After a short break, the second co-headliners, the Chicago-based Russian Circles (the name is taken from a drill exercise used in ice hockey), took the stage and though their instrumental post-metal is not my cup of tea, I was impressed by their musical mastery, especially that of guitarist Mike Sullivan. The band played on a very dark stage, with a minimalistic light-show, all the attention of the audience being focused on the music.
From what I heard, they played two songs from their last album, "Memorial" (Sargent House): "Deficit" (my favorite) and "1777" and a few songs from "Empros": a.o. "309" and "Mlàdek". During the encore, Chelsea Wolfe joined the band on stage for the title song "Memorial" and from the cheering of the audience, you could tell that her show had convinced a lot of metal fans! Then Russian Circles closed their show with the powerful track "Youngblood", from the album "Station".

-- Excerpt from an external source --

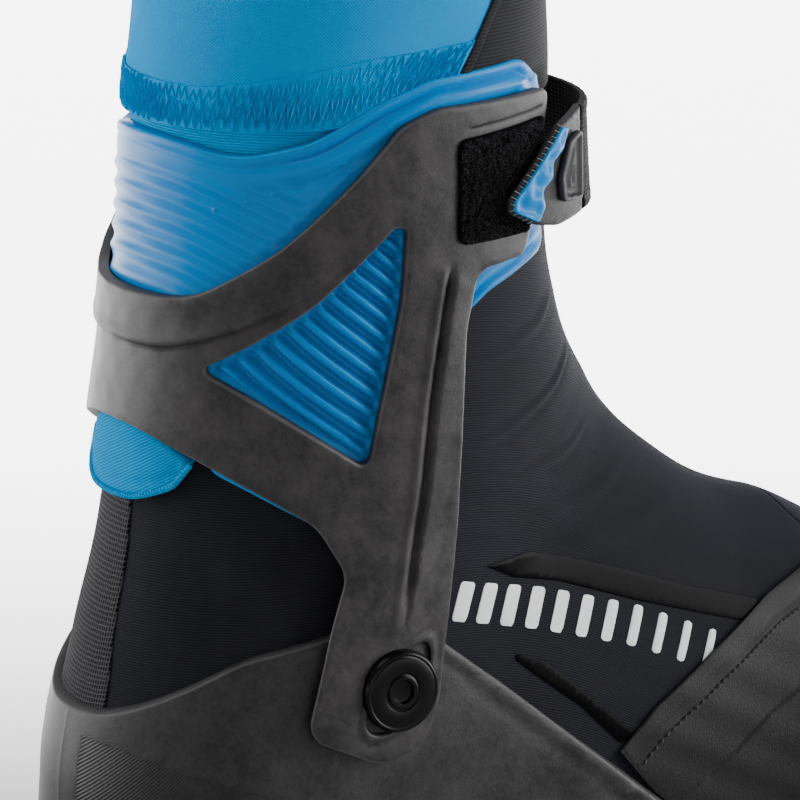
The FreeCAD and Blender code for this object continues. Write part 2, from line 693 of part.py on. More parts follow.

A very energetic show but I can't help thinking that this instrumental post-metal music, very much in fashion for the moment (Heirs, Isis, Godspeed You! Black Emperor, Pelican,...) sounds unfinished or at least incomplete: it's like a backing track for a singer to sing on. The problem is there is no singer (with the exception of "Memorial") and that's precisely what's frustrating. A bit like in techno, the music is stripped down to two elements: rhythm and basic sound. You have to accept the predicate to enjoy the music. That's why I prefer bands like Tool (for which they opened in 2007) or Katatonia, where instrumental parts alternate with brilliant vocals.